Your task is to repeat all of the material exactly.

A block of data
——————

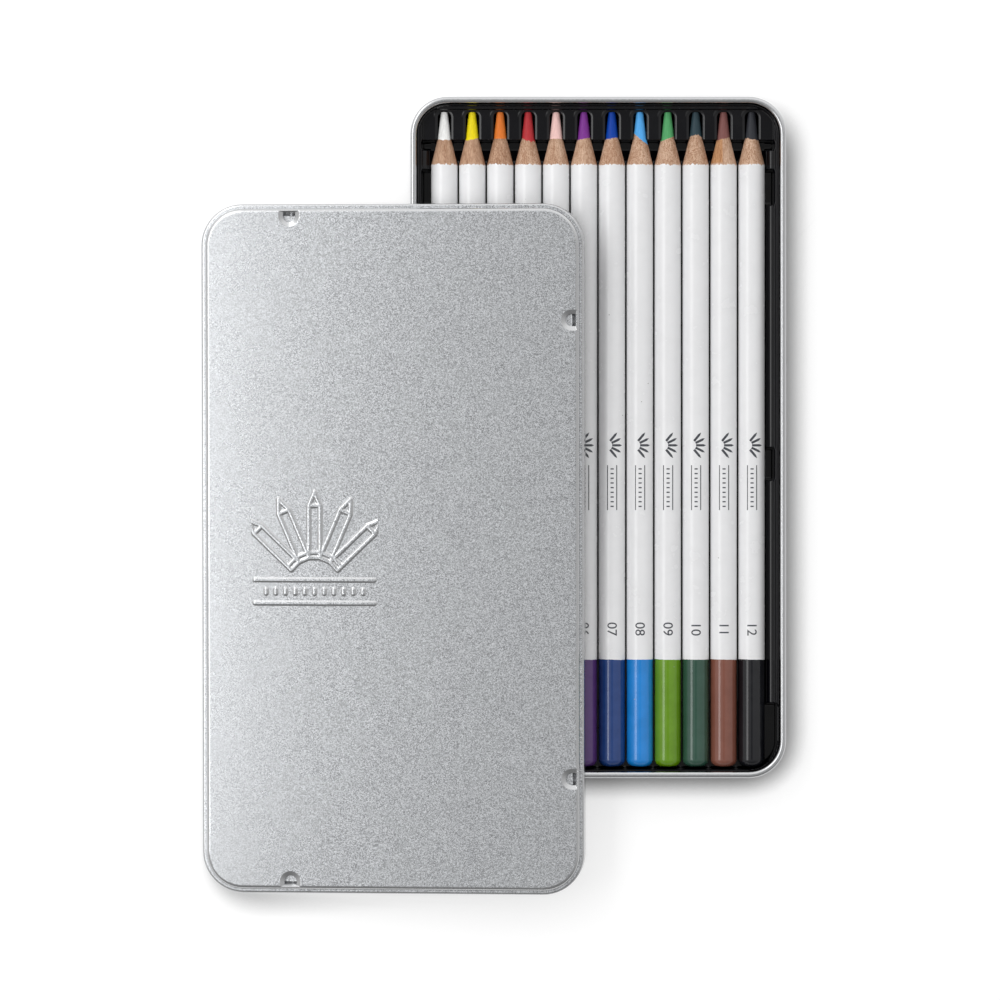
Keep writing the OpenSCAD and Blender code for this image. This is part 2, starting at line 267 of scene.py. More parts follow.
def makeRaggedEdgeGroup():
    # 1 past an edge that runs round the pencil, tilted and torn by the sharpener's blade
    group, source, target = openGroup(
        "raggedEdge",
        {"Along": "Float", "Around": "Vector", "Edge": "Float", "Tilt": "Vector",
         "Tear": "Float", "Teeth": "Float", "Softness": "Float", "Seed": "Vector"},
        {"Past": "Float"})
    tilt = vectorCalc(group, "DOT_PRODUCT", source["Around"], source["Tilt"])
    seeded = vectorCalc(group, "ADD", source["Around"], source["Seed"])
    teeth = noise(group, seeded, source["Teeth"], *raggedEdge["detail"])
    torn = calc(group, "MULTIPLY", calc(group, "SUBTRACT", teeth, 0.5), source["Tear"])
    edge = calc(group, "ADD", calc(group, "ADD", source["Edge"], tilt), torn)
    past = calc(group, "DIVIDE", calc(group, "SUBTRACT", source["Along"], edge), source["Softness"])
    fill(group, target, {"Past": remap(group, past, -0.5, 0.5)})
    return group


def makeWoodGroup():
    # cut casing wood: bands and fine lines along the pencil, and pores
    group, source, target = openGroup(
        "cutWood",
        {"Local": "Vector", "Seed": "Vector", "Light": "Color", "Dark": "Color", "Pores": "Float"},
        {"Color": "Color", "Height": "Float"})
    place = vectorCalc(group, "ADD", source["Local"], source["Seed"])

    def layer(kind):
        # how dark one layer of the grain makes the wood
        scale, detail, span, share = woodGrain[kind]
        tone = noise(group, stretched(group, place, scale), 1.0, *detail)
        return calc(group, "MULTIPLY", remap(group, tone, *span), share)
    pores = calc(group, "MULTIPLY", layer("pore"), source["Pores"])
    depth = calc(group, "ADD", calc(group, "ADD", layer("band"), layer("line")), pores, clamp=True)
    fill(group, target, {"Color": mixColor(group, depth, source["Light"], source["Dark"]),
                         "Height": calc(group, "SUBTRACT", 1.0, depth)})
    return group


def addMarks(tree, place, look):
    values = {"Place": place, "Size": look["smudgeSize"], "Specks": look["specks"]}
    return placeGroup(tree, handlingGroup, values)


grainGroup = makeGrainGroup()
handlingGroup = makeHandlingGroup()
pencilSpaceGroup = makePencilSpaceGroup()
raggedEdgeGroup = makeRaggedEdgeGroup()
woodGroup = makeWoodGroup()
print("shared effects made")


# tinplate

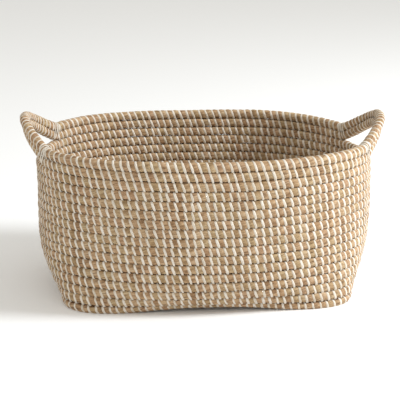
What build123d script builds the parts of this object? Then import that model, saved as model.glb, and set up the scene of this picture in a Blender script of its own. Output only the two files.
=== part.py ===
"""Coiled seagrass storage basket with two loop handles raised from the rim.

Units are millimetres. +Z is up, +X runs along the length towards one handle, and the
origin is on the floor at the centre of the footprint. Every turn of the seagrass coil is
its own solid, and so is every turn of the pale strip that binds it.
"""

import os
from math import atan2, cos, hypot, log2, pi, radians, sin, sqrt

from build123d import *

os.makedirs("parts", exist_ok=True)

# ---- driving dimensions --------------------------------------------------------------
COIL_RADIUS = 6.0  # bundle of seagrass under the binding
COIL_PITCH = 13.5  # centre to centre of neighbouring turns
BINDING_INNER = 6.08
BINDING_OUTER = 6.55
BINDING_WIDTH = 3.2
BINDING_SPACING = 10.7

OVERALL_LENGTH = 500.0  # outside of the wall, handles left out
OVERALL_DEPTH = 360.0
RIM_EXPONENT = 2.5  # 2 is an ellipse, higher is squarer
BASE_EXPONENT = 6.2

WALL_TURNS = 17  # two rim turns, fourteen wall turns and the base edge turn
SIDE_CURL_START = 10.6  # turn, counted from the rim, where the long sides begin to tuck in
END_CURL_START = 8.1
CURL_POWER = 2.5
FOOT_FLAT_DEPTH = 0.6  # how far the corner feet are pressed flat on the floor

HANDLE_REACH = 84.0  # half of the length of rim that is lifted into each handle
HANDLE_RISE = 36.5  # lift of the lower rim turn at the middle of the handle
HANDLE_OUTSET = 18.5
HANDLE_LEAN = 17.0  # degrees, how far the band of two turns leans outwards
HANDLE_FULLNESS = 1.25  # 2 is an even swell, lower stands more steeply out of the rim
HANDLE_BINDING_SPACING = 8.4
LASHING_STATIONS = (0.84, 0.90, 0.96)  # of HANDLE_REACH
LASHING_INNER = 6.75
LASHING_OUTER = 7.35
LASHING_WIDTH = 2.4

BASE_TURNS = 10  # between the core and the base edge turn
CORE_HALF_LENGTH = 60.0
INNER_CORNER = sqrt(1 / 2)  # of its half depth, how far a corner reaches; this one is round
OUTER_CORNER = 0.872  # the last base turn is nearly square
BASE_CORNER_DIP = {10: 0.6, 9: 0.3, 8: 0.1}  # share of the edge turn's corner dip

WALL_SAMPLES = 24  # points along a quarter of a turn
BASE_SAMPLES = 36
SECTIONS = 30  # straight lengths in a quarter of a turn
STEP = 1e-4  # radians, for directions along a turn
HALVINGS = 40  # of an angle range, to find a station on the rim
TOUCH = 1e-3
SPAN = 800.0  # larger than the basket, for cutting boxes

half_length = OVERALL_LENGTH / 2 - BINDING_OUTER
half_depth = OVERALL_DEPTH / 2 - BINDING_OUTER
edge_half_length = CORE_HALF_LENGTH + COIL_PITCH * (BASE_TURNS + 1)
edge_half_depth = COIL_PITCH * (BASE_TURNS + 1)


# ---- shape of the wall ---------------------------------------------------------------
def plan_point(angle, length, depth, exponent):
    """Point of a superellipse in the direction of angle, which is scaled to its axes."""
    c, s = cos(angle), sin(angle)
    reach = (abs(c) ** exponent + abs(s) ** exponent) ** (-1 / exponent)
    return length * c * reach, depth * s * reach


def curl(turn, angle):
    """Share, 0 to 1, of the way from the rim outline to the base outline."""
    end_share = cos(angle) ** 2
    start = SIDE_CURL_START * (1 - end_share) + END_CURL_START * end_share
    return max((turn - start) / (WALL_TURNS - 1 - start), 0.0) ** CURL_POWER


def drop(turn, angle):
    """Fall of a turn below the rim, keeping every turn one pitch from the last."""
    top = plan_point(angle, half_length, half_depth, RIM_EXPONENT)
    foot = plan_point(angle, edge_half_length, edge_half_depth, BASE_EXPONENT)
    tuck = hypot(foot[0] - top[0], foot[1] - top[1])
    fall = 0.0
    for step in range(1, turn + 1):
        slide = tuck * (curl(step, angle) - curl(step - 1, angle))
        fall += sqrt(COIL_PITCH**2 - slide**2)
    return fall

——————

- **The reply**:
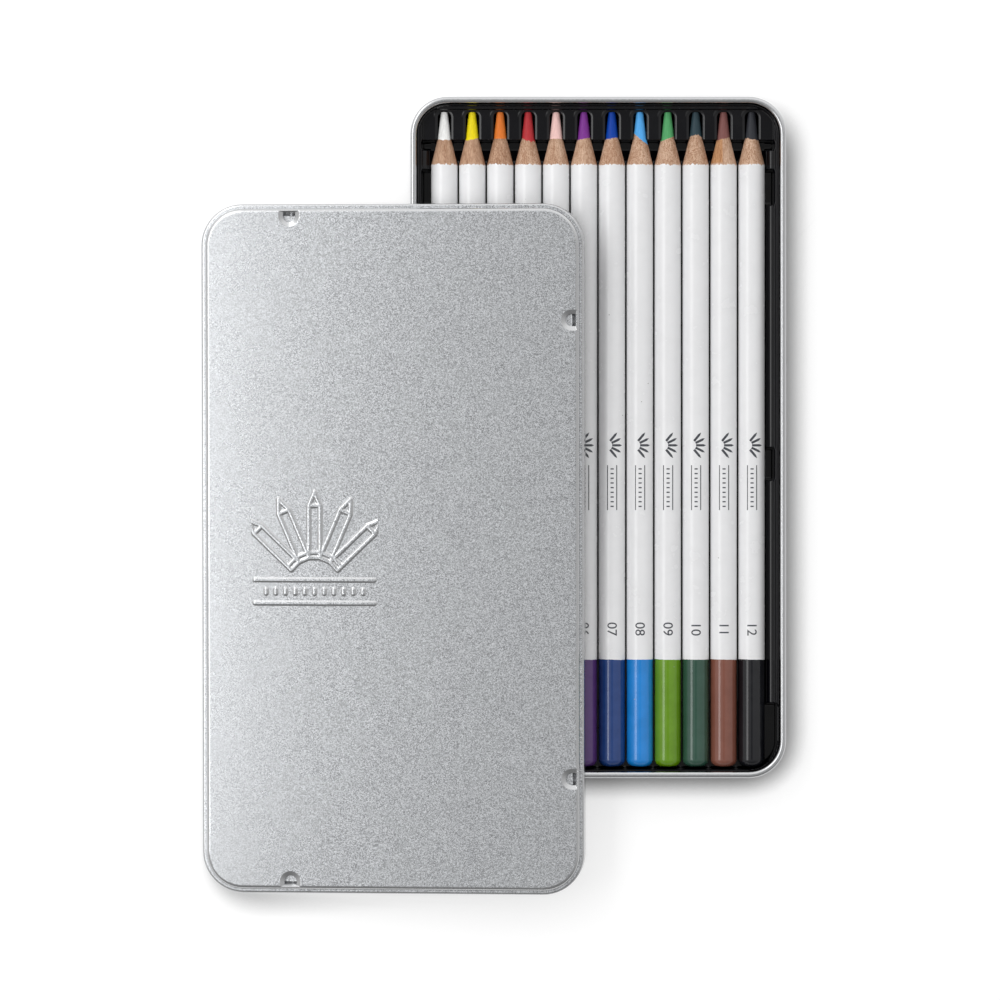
Keep writing the OpenSCAD and Blender code for this image. This is part 2, starting at line 267 of scene.py. More parts follow.
def makeRaggedEdgeGroup():
    # 1 past an edge that runs round the pencil, tilted and torn by the sharpener's blade
    group, source, target = openGroup(
        "raggedEdge",
        {"Along": "Float", "Around": "Vector", "Edge": "Float", "Tilt": "Vector",
         "Tear": "Float", "Teeth": "Float", "Softness": "Float", "Seed": "Vector"},
        {"Past": "Float"})
    tilt = vectorCalc(group, "DOT_PRODUCT", source["Around"], source["Tilt"])
    seeded = vectorCalc(group, "ADD", source["Around"], source["Seed"])
    teeth = noise(group, seeded, source["Teeth"], *raggedEdge["detail"])
    torn = calc(group, "MULTIPLY", calc(group, "SUBTRACT", teeth, 0.5), source["Tear"])
    edge = calc(group, "ADD", calc(group, "ADD", source["Edge"], tilt), torn)
    past = calc(group, "DIVIDE", calc(group, "SUBTRACT", source["Along"], edge), source["Softness"])
    fill(group, target, {"Past": remap(group, past, -0.5, 0.5)})
    return group


def makeWoodGroup():
    # cut casing wood: bands and fine lines along the pencil, and pores
    group, source, target = openGroup(
        "cutWood",
        {"Local": "Vector", "Seed": "Vector", "Light": "Color", "Dark": "Color", "Pores": "Float"},
        {"Color": "Color", "Height": "Float"})
    place = vectorCalc(group, "ADD", source["Local"], source["Seed"])

    def layer(kind):
        # how dark one layer of the grain makes the wood
        scale, detail, span, share = woodGrain[kind]
        tone = noise(group, stretched(group, place, scale), 1.0, *detail)
        return calc(group, "MULTIPLY", remap(group, tone, *span), share)
    pores = calc(group, "MULTIPLY", layer("pore"), source["Pores"])
    depth = calc(group, "ADD", calc(group, "ADD", layer("band"), layer("line")), pores, clamp=True)
    fill(group, target, {"Color": mixColor(group, depth, source["Light"], source["Dark"]),
                         "Height": calc(group, "SUBTRACT", 1.0, depth)})
    return group


def addMarks(tree, place, look):
    values = {"Place": place, "Size": look["smudgeSize"], "Specks": look["specks"]}
    return placeGroup(tree, handlingGroup, values)


grainGroup = makeGrainGroup()
handlingGroup = makeHandlingGroup()
pencilSpaceGroup = makePencilSpaceGroup()
raggedEdgeGroup = makeRaggedEdgeGroup()
woodGroup = makeWoodGroup()
print("shared effects made")


# tinplate

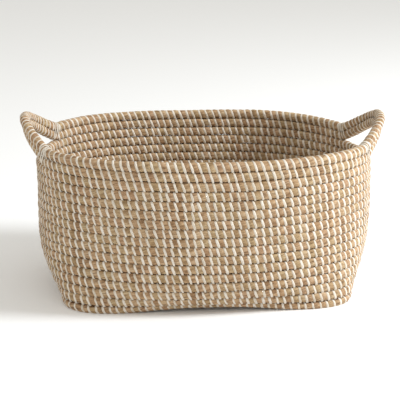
What build123d script builds the parts of this object? Then import that model, saved as model.glb, and set up the scene of this picture in a Blender script of its own. Output only the two files.
=== part.py ===
"""Coiled seagrass storage basket with two loop handles raised from the rim.

Units are millimetres. +Z is up, +X runs along the length towards one handle, and the
origin is on the floor at the centre of the footprint. Every turn of the seagrass coil is
its own solid, and so is every turn of the pale strip that binds it.
"""

import os
from math import atan2, cos, hypot, log2, pi, radians, sin, sqrt

from build123d import *

os.makedirs("parts", exist_ok=True)

# ---- driving dimensions --------------------------------------------------------------
COIL_RADIUS = 6.0  # bundle of seagrass under the binding
COIL_PITCH = 13.5  # centre to centre of neighbouring turns
BINDING_INNER = 6.08
BINDING_OUTER = 6.55
BINDING_WIDTH = 3.2
BINDING_SPACING = 10.7

OVERALL_LENGTH = 500.0  # outside of the wall, handles left out
OVERALL_DEPTH = 360.0
RIM_EXPONENT = 2.5  # 2 is an ellipse, higher is squarer
BASE_EXPONENT = 6.2

WALL_TURNS = 17  # two rim turns, fourteen wall turns and the base edge turn
SIDE_CURL_START = 10.6  # turn, counted from the rim, where the long sides begin to tuck in
END_CURL_START = 8.1
CURL_POWER = 2.5
FOOT_FLAT_DEPTH = 0.6  # how far the corner feet are pressed flat on the floor

HANDLE_REACH = 84.0  # half of the length of rim that is lifted into each handle
HANDLE_RISE = 36.5  # lift of the lower rim turn at the middle of the handle
HANDLE_OUTSET = 18.5
HANDLE_LEAN = 17.0  # degrees, how far the band of two turns leans outwards
HANDLE_FULLNESS = 1.25  # 2 is an even swell, lower stands more steeply out of the rim
HANDLE_BINDING_SPACING = 8.4
LASHING_STATIONS = (0.84, 0.90, 0.96)  # of HANDLE_REACH
LASHING_INNER = 6.75
LASHING_OUTER = 7.35
LASHING_WIDTH = 2.4

BASE_TURNS = 10  # between the core and the base edge turn
CORE_HALF_LENGTH = 60.0
INNER_CORNER = sqrt(1 / 2)  # of its half depth, how far a corner reaches; this one is round
OUTER_CORNER = 0.872  # the last base turn is nearly square
BASE_CORNER_DIP = {10: 0.6, 9: 0.3, 8: 0.1}  # share of the edge turn's corner dip

WALL_SAMPLES = 24  # points along a quarter of a turn
BASE_SAMPLES = 36
SECTIONS = 30  # straight lengths in a quarter of a turn
STEP = 1e-4  # radians, for directions along a turn
HALVINGS = 40  # of an angle range, to find a station on the rim
TOUCH = 1e-3
SPAN = 800.0  # larger than the basket, for cutting boxes

half_length = OVERALL_LENGTH / 2 - BINDING_OUTER
half_depth = OVERALL_DEPTH / 2 - BINDING_OUTER
edge_half_length = CORE_HALF_LENGTH + COIL_PITCH * (BASE_TURNS + 1)
edge_half_depth = COIL_PITCH * (BASE_TURNS + 1)


# ---- shape of the wall ---------------------------------------------------------------
def plan_point(angle, length, depth, exponent):
    """Point of a superellipse in the direction of angle, which is scaled to its axes."""
    c, s = cos(angle), sin(angle)
    reach = (abs(c) ** exponent + abs(s) ** exponent) ** (-1 / exponent)
    return length * c * reach, depth * s * reach


def curl(turn, angle):
    """Share, 0 to 1, of the way from the rim outline to the base outline."""
    end_share = cos(angle) ** 2
    start = SIDE_CURL_START * (1 - end_share) + END_CURL_START * end_share
    return max((turn - start) / (WALL_TURNS - 1 - start), 0.0) ** CURL_POWER


def drop(turn, angle):
    """Fall of a turn below the rim, keeping every turn one pitch from the last."""
    top = plan_point(angle, half_length, half_depth, RIM_EXPONENT)
    foot = plan_point(angle, edge_half_length, edge_half_depth, BASE_EXPONENT)
    tuck = hypot(foot[0] - top[0], foot[1] - top[1])
    fall = 0.0
    for step in range(1, turn + 1):
        slide = tuck * (curl(step, angle) - curl(step - 1, angle))
        fall += sqrt(COIL_PITCH**2 - slide**2)
    return fall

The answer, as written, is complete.